The solution was obvious. It was staring me right in the face: I needed to cut my hair off. 

Once upon a time, I was just a college hipster living in Idaho. 

Once upon a time, I was just a college hipster living in Idaho. 

For having had a pixie cut for so long, I've become strangely attached to long hair. My long(er) hair has become part of my identity, even though I mostly just put it in a bun most of the time. Having gained weight in the last few years, and gaining more since getting pregnant, I felt afraid that if I cut my hair, it would betray the changes my body had gone through. I was really, really scared that I wouldn't look as cute as I used to with short hair and that people would clue in to the fact that I had gotten, well, considerably larger than I used to be. 

My long hair was a security blanket: I used it to hide, to hide the reality of what I look like and what I feel I look like. Even though I knew I look really good with short hair, I was terrified that this time, I wouldn't. 

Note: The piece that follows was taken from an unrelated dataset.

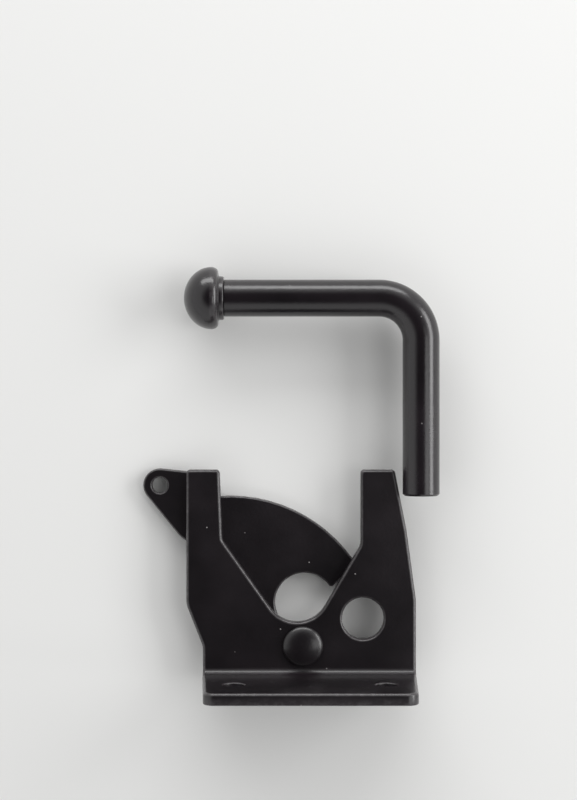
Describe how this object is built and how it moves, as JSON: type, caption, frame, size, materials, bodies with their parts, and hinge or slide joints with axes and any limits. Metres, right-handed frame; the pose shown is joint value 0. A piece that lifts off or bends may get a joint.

However, as time passed, it got harder and harder for me to do my hair every day. I knew I looked disheveled. I knew I looked like a mess. I knew I looked like I'd just rolled out of bed (in many instances, I had). Something had to be done. Something drastic. 

At exactly 35 weeks (last Friday), I cut all my hair off. 

Ok, maybe not all of it: most of it. 

And you know what? 

I didn't look awful. I did have a terrifying moment, post-haircut, where I walked into Target and saw my reflection in the sliding glass doors: do I look like a tick?????!!! You know, big body, little head? I became paranoid, rushed through Target, and drove home... only for Danny to tell me that I looked amazing and, in his words, "more put together." 

Which, really, was the goal. 

My fears were unfounded. I'd been terrified that, without my long hair, my much fuller face and burgeoning double chin would be revealed. However, I've found with a pixie cut, those things are actually less obvious: instead, people focus on my eyes or my features or, best of all, my belly.